=== What is asked ===
Pull out the lines from the line containing "Keep writing the" through the line containing "ones in others.", both lines included, and copy them exactly.

=== Working data ===
....................
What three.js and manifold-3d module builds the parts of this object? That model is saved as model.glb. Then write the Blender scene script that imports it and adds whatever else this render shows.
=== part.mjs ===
....................
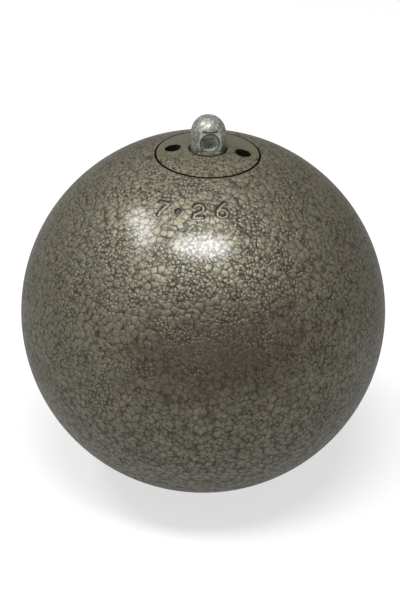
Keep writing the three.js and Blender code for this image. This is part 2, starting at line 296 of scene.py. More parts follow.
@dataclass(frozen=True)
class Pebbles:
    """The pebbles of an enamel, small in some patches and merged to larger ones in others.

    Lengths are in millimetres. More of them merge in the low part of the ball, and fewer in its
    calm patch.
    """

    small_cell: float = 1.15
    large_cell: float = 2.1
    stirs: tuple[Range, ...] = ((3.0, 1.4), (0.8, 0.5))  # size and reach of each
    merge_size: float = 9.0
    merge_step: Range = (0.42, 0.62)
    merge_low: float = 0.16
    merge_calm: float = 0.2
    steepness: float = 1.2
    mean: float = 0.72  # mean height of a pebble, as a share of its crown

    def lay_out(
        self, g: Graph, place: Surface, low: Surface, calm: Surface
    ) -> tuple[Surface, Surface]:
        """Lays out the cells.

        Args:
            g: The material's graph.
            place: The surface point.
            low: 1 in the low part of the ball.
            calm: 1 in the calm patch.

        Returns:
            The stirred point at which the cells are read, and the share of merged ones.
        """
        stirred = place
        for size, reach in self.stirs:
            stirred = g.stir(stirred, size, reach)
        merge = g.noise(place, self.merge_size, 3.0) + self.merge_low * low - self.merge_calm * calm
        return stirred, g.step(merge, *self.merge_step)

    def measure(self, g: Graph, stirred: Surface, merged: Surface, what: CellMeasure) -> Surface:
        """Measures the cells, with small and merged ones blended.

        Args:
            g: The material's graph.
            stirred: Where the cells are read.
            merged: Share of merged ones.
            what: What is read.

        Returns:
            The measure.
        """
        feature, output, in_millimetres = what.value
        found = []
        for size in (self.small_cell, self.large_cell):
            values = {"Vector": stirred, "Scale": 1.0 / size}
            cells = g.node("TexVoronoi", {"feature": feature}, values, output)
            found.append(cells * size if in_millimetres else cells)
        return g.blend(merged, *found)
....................
=== Task output ===
Keep writing the three.js and Blender code for this image. This is part 2, starting at line 296 of scene.py. More parts follow.
@dataclass(frozen=True)
class Pebbles:
    """The pebbles of an enamel, small in some patches and merged to larger ones in others.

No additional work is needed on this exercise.